Vázquez Montalbán dejó escrito que fútbol es una religión que se reza con los pies y que el estadio es su templo; un lugar sagrado donde se dan cita los fieles para celebrar el milagro de cada gol. Por eso, cuando un estadio se viene abajo por derribo, su fantasma se pone a pegar bocados en nuestra memoria. Y no hay quien lo pare.

Algo así ha sucedido con el Vicente Calderón, templo colchonero que acaba de ser demolido para siempre. Desde su inauguración, a primeros de octubre de 1966, cuando Luis Aragonés remató de cabeza un centro por alto del hondureño José Enrique "Coneja" Cardona, hasta el otro día, el Vicente Calderón se ha ido convirtiendo en un recinto sacro y venerable donde generaciones de colchoneros han venido cumpliendo con el ritual.

Si ponemos en marcha el recuerdo, podemos acercarnos a tocar viejos días de gloria, jornadas irrepetibles como las que enfrentaron al Atlético con su antiguo rival, el Real Madrid. A primeros de enero de 1977, los dos equipos se lo jugaron a muerte. Para jolgorio de las gradas colchoneras, el Real Madrid no apuntó gol alguno en el marcador, frente a los cuatro conseguidos por el Atlético. Rubén Cano -delantero centro argentino- marcó dos goles. Los otros dos se los repartieron Panadero Díaz y Bermejo.

Hace cinco años se volvió a repetir el marcador frente al Real Madrid. Los goles fueron de Mendes, Ñiquez, Griezmann y Mandzukic; dichos así, de seguido, los nombres de los jugadores se asemejan a una letanía que los colchoneros recitan con sorna cada vez que se encuentran frente a los fieles del equipo merengue. Pero si hay un pedazo de nuestra memoria que ha quedado soterrado entre los escombros del Vicente Calderón, ese pedazo ha sido la visita de los Rolling Stones a Madrid, el 7 de julio de 1982.

Entre el humo dulce de los canutos y las litronas de cerveza, un nuevo mundo se empezaba a abrir paso en nuestro país, o eso creíamos. La verdad es que la inocencia de los tiempos no nos dejaba ver otra cosa, y aquella tarde de calor tormentoso nos entregamos al ritual del sexo, de las drogas y del rock´n roll sobre la yerba del estadio, de la misma manera que meses después nos entregaríamos en las urnas a un Felipe González que oficiaba de salvador de almas. Sin duda, no hay culpa más sublime que la culpa de la inocencia. Pero no me quiero despistar, tan sólo quiero traer el recuerdo hasta estas líneas y contar cómo, de repente, una tormenta de mil rayos se desató sobre el estadio.

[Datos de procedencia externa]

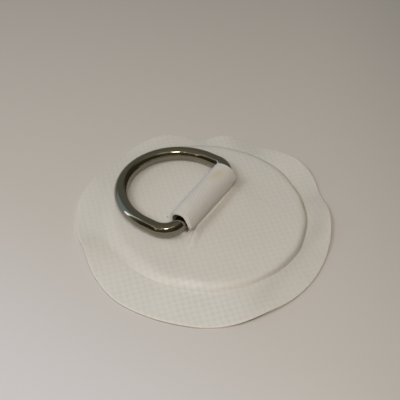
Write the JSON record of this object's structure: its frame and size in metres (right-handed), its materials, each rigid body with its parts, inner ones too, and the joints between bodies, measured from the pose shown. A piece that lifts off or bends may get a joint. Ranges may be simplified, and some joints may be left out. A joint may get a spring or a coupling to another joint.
{
  "type": "d-ring patch",
  "caption": "Soft pad eye: a steel D-ring that swings in a folded strap on a round glue-on patch of coated fabric.",
  "frame": {"origin": "centre of the glue face, under the middle of the raised part", "axes": "+Z out of the hull, +Y along the ring's straight bar, and at rest the ring lies towards -X"},
  "size_m": [0.1114, 0.1172, 0.0142],
  "materials": {
    "polished_steel": "polished stainless steel wire, lightly scratched",
    "coated_fabric": "off-white coated fabric with a fine plain weave under a satin coat"
  },
  "bodies": {
    "patch": {"cover_disc": "coated_fabric", "reinforcing_disc": "coated_fabric", "backing_disc": "coated_fabric", "ring_strap": "coated_fabric"},
    "ring": {"d_ring": "polished_steel"}
  },
  "joints": [
    {"name": "ring_swing", "type": "hinge", "parent": "patch", "child": "ring", "pos_m": [-0.0012, -0.0007, 0.0082], "axis": [0, 1, 0], "range_deg": [0, 183.5]}
  ]
}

De un momento a dos, la lluvia empezó a caer a mansalva y se llevó los globos, preparados en el escenario, y con los globos empezó a peligrar el atrezo que cubría las torres de altavoces. La cosa pintaba mal, y nadie podía creerse que, en aquellos momentos, atravesando el muro de lluvia, apareciese Mick Jagger dando brincos, cubierto por un capote chubasquero. Cualquier otro grupo hubiese esperado a que amainase para salir, o hubiese cancelado el concierto. Pero aquella tarde, los Rolling Stones hicieron lo contrario a lo que cualquier grupo hubiese hecho. Los Rolling Stones nos hicieron creer que los milagros existen.

El diluvio universal convirtió el Vicente Calderón en el mayor espectáculo del mundo. El guitarrista Keith Richards dijo al respecto que estaba seguro de que cuando muriera, Dios, el Diablo, o ambos, le pedirían que pagase por aquellos rayos y truenos que parecían especialmente descargados para que sus Satánicas Majestades se luciesen.

El fútbol -junto al sexo y el rock´n roll- ha formado parte de la Santísima Trinidad de una generación que ha rezado con los pies. Hay un libro que habla de estas cosas, y no es precisamente de Vázquez Montalbán, sino de Adrián Vogel, se titula "Bikinis fútbol y rock and roll" (Foca), y es un viaje a través de tiempos pasados, cuando las bases yanquis se instalaron en España y la política aperturista de Manuel Fraga trajo a las suecas y los bikinis hasta nuestras costas; tiempos en los que las beatas se hacían cruces ante los ombligos desnudos de las extranjeras, y el fútbol se jugaba con balones de cuero cosidos en el trullo por los represaliados de una guerra civil que sigue latente.

Se trata de un trabajo curioso, una crónica repleta de datos, donde la biografía del autor se mezcla con la memoria colectiva, de la misma manera que el rock se mezcla con el fútbol, opio de un pueblo que se la cascaba a través de los visillos cuando llegaban las suecas en bikini.